_PROVIDED DATA_.
◆ ◆ ◆ ◆ ◆

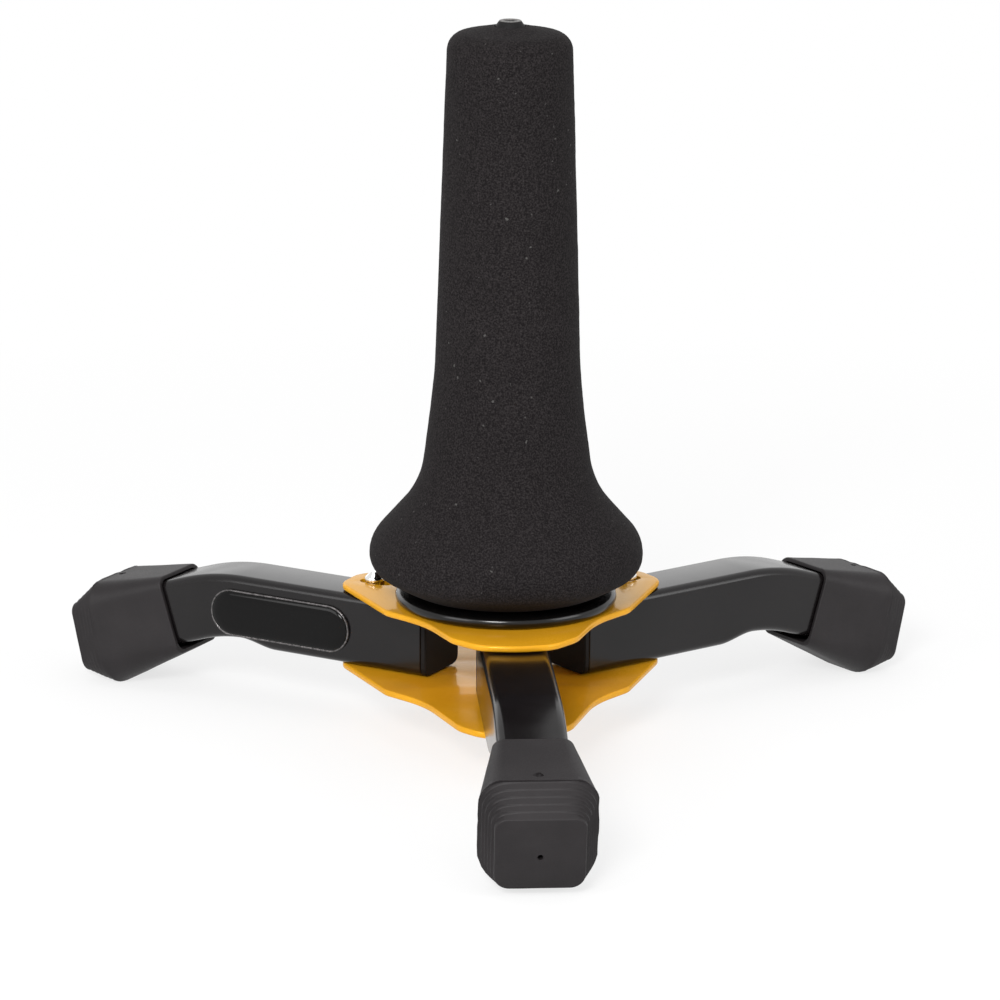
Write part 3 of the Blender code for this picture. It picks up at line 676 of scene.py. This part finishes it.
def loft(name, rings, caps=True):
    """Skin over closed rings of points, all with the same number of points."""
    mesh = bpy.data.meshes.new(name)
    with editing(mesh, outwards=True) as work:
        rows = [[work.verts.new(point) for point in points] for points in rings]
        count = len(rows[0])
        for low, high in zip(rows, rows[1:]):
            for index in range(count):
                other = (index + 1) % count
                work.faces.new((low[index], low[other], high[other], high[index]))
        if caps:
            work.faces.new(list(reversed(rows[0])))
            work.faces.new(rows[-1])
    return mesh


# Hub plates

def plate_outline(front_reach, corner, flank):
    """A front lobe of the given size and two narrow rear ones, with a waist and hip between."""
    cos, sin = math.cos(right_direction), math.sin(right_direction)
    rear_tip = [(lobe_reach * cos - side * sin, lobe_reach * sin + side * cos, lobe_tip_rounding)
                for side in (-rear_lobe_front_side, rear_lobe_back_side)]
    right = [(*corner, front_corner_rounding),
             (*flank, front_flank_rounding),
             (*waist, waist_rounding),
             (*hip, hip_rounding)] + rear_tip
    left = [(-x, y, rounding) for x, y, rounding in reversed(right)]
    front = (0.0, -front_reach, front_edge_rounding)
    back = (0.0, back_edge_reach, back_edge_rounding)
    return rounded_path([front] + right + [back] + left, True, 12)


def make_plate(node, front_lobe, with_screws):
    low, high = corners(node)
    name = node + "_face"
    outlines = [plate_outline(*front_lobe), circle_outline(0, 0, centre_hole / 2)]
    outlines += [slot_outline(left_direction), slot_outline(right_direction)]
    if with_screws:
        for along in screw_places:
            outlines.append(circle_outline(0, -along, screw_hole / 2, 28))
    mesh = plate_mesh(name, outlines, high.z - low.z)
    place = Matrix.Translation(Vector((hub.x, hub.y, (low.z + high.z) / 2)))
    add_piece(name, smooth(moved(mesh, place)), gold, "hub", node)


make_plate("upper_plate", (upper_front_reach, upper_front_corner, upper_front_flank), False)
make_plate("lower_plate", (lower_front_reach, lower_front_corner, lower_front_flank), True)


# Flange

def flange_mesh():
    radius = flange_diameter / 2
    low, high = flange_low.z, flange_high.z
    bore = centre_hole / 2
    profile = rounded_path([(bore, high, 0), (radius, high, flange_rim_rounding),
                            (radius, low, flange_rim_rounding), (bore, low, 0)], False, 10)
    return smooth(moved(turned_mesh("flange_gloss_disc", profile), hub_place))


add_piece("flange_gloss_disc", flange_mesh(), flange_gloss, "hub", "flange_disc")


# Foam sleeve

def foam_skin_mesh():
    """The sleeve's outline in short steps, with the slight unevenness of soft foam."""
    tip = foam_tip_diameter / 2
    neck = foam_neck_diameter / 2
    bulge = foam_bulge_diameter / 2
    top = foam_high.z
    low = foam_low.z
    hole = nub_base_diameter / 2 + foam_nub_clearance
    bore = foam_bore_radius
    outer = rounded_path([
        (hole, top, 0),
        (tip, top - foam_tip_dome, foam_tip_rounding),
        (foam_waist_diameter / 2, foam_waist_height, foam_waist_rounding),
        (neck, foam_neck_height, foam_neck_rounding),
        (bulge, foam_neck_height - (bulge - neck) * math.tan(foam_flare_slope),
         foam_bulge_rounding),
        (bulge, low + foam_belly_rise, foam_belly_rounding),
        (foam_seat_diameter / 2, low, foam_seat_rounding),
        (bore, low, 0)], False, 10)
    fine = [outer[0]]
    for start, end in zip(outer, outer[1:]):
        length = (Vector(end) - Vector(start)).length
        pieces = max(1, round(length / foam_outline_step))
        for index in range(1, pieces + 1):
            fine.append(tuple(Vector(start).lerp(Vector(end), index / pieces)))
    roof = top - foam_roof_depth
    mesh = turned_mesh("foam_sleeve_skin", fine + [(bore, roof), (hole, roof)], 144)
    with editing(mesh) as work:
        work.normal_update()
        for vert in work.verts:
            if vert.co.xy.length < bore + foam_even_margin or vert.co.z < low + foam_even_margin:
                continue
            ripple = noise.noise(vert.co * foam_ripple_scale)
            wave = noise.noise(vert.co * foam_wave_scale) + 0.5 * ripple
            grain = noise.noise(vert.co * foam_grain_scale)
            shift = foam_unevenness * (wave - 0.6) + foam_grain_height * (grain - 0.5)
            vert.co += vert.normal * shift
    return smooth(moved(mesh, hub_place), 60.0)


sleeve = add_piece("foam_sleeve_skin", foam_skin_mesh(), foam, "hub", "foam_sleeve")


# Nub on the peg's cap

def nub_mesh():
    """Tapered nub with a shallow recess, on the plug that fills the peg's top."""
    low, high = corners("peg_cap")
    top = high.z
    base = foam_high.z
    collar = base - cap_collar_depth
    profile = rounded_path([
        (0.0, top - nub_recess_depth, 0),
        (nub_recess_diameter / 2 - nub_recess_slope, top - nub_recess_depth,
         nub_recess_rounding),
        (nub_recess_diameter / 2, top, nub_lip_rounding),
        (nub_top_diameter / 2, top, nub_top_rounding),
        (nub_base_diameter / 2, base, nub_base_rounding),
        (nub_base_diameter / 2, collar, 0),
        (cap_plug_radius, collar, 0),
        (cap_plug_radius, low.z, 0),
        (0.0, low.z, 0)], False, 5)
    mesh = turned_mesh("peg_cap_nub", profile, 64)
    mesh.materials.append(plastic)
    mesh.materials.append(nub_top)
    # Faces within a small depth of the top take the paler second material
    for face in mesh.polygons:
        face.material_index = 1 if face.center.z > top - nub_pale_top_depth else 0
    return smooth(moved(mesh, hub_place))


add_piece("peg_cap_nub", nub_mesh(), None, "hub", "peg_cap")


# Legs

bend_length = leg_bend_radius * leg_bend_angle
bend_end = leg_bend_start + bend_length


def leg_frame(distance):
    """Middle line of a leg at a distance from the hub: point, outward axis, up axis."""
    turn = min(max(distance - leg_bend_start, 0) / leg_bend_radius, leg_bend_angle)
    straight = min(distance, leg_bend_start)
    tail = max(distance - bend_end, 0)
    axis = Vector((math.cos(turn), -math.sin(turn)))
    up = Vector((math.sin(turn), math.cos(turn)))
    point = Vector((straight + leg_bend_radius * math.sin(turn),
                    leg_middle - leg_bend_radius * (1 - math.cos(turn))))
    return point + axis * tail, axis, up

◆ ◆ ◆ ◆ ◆

_AIM_. Copy out the whole listing exactly as written.

_RESPONSE BELOW_.
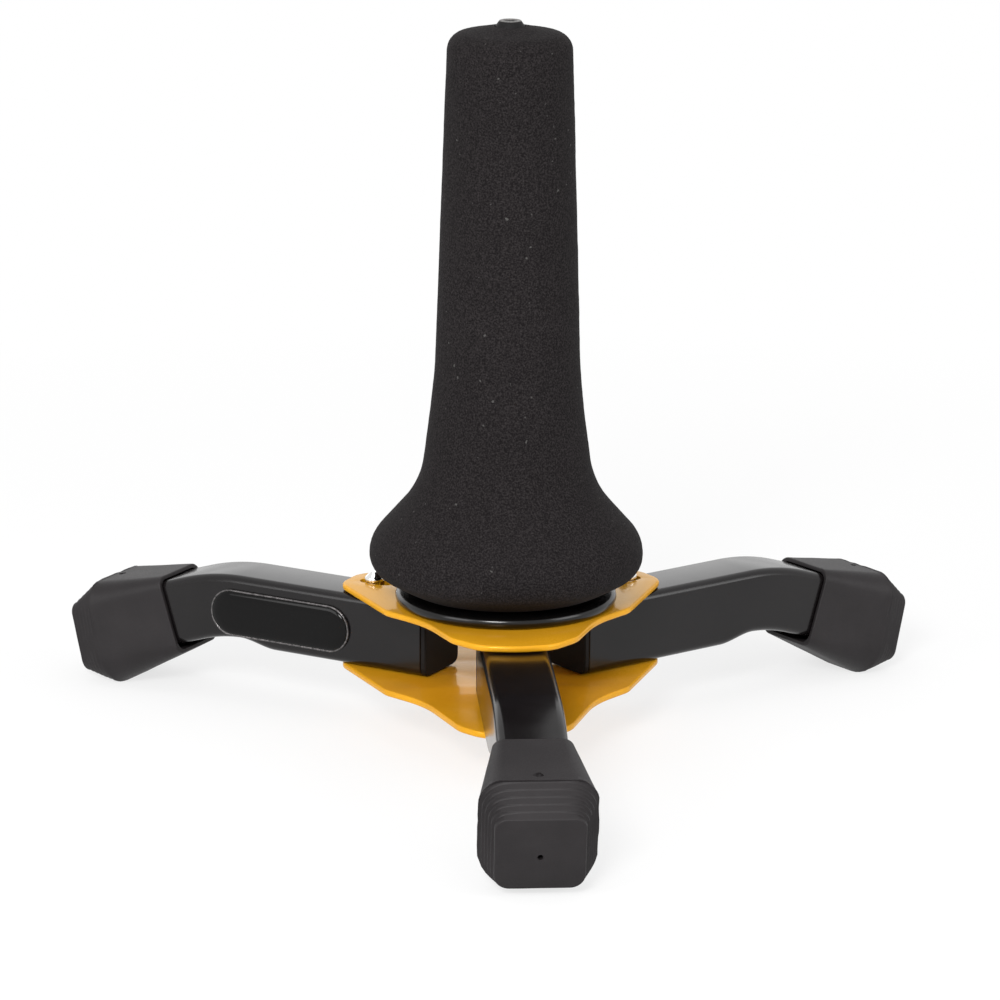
Write part 3 of the Blender code for this picture. It picks up at line 676 of scene.py. This part finishes it.
def loft(name, rings, caps=True):
    """Skin over closed rings of points, all with the same number of points."""
    mesh = bpy.data.meshes.new(name)
    with editing(mesh, outwards=True) as work:
        rows = [[work.verts.new(point) for point in points] for points in rings]
        count = len(rows[0])
        for low, high in zip(rows, rows[1:]):
            for index in range(count):
                other = (index + 1) % count
                work.faces.new((low[index], low[other], high[other], high[index]))
        if caps:
            work.faces.new(list(reversed(rows[0])))
            work.faces.new(rows[-1])
    return mesh


# Hub plates

def plate_outline(front_reach, corner, flank):
    """A front lobe of the given size and two narrow rear ones, with a waist and hip between."""
    cos, sin = math.cos(right_direction), math.sin(right_direction)
    rear_tip = [(lobe_reach * cos - side * sin, lobe_reach * sin + side * cos, lobe_tip_rounding)
                for side in (-rear_lobe_front_side, rear_lobe_back_side)]
    right = [(*corner, front_corner_rounding),
             (*flank, front_flank_rounding),
             (*waist, waist_rounding),
             (*hip, hip_rounding)] + rear_tip
    left = [(-x, y, rounding) for x, y, rounding in reversed(right)]
    front = (0.0, -front_reach, front_edge_rounding)
    back = (0.0, back_edge_reach, back_edge_rounding)
    return rounded_path([front] + right + [back] + left, True, 12)


def make_plate(node, front_lobe, with_screws):
    low, high = corners(node)
    name = node + "_face"
    outlines = [plate_outline(*front_lobe), circle_outline(0, 0, centre_hole / 2)]
    outlines += [slot_outline(left_direction), slot_outline(right_direction)]
    if with_screws:
        for along in screw_places:
            outlines.append(circle_outline(0, -along, screw_hole / 2, 28))
    mesh = plate_mesh(name, outlines, high.z - low.z)
    place = Matrix.Translation(Vector((hub.x, hub.y, (low.z + high.z) / 2)))
    add_piece(name, smooth(moved(mesh, place)), gold, "hub", node)


make_plate("upper_plate", (upper_front_reach, upper_front_corner, upper_front_flank), False)
make_plate("lower_plate", (lower_front_reach, lower_front_corner, lower_front_flank), True)


# Flange

def flange_mesh():
    radius = flange_diameter / 2
    low, high = flange_low.z, flange_high.z
    bore = centre_hole / 2
    profile = rounded_path([(bore, high, 0), (radius, high, flange_rim_rounding),
                            (radius, low, flange_rim_rounding), (bore, low, 0)], False, 10)
    return smooth(moved(turned_mesh("flange_gloss_disc", profile), hub_place))


add_piece("flange_gloss_disc", flange_mesh(), flange_gloss, "hub", "flange_disc")


# Foam sleeve

def foam_skin_mesh():
    """The sleeve's outline in short steps, with the slight unevenness of soft foam."""
    tip = foam_tip_diameter / 2
    neck = foam_neck_diameter / 2
    bulge = foam_bulge_diameter / 2
    top = foam_high.z
    low = foam_low.z
    hole = nub_base_diameter / 2 + foam_nub_clearance
    bore = foam_bore_radius
    outer = rounded_path([
        (hole, top, 0),
        (tip, top - foam_tip_dome, foam_tip_rounding),
        (foam_waist_diameter / 2, foam_waist_height, foam_waist_rounding),
        (neck, foam_neck_height, foam_neck_rounding),
        (bulge, foam_neck_height - (bulge - neck) * math.tan(foam_flare_slope),
         foam_bulge_rounding),
        (bulge, low + foam_belly_rise, foam_belly_rounding),
        (foam_seat_diameter / 2, low, foam_seat_rounding),
        (bore, low, 0)], False, 10)
    fine = [outer[0]]
    for start, end in zip(outer, outer[1:]):
        length = (Vector(end) - Vector(start)).length
        pieces = max(1, round(length / foam_outline_step))
        for index in range(1, pieces + 1):
            fine.append(tuple(Vector(start).lerp(Vector(end), index / pieces)))
    roof = top - foam_roof_depth
    mesh = turned_mesh("foam_sleeve_skin", fine + [(bore, roof), (hole, roof)], 144)
    with editing(mesh) as work:
        work.normal_update()
        for vert in work.verts:
            if vert.co.xy.length < bore + foam_even_margin or vert.co.z < low + foam_even_margin:
                continue
            ripple = noise.noise(vert.co * foam_ripple_scale)
            wave = noise.noise(vert.co * foam_wave_scale) + 0.5 * ripple
            grain = noise.noise(vert.co * foam_grain_scale)
            shift = foam_unevenness * (wave - 0.6) + foam_grain_height * (grain - 0.5)
            vert.co += vert.normal * shift
    return smooth(moved(mesh, hub_place), 60.0)


sleeve = add_piece("foam_sleeve_skin", foam_skin_mesh(), foam, "hub", "foam_sleeve")


# Nub on the peg's cap

def nub_mesh():
    """Tapered nub with a shallow recess, on the plug that fills the peg's top."""
    low, high = corners("peg_cap")
    top = high.z
    base = foam_high.z
    collar = base - cap_collar_depth
    profile = rounded_path([
        (0.0, top - nub_recess_depth, 0),
        (nub_recess_diameter / 2 - nub_recess_slope, top - nub_recess_depth,
         nub_recess_rounding),
        (nub_recess_diameter / 2, top, nub_lip_rounding),
        (nub_top_diameter / 2, top, nub_top_rounding),
        (nub_base_diameter / 2, base, nub_base_rounding),
        (nub_base_diameter / 2, collar, 0),
        (cap_plug_radius, collar, 0),
        (cap_plug_radius, low.z, 0),
        (0.0, low.z, 0)], False, 5)
    mesh = turned_mesh("peg_cap_nub", profile, 64)
    mesh.materials.append(plastic)
    mesh.materials.append(nub_top)
    # Faces within a small depth of the top take the paler second material
    for face in mesh.polygons:
        face.material_index = 1 if face.center.z > top - nub_pale_top_depth else 0
    return smooth(moved(mesh, hub_place))


add_piece("peg_cap_nub", nub_mesh(), None, "hub", "peg_cap")


# Legs

bend_length = leg_bend_radius * leg_bend_angle
bend_end = leg_bend_start + bend_length


def leg_frame(distance):
    """Middle line of a leg at a distance from the hub: point, outward axis, up axis."""
    turn = min(max(distance - leg_bend_start, 0) / leg_bend_radius, leg_bend_angle)
    straight = min(distance, leg_bend_start)
    tail = max(distance - bend_end, 0)
    axis = Vector((math.cos(turn), -math.sin(turn)))
    up = Vector((math.sin(turn), math.cos(turn)))
    point = Vector((straight + leg_bend_radius * math.sin(turn),
                    leg_middle - leg_bend_radius * (1 - math.cos(turn))))
    return point + axis * tail, axis, up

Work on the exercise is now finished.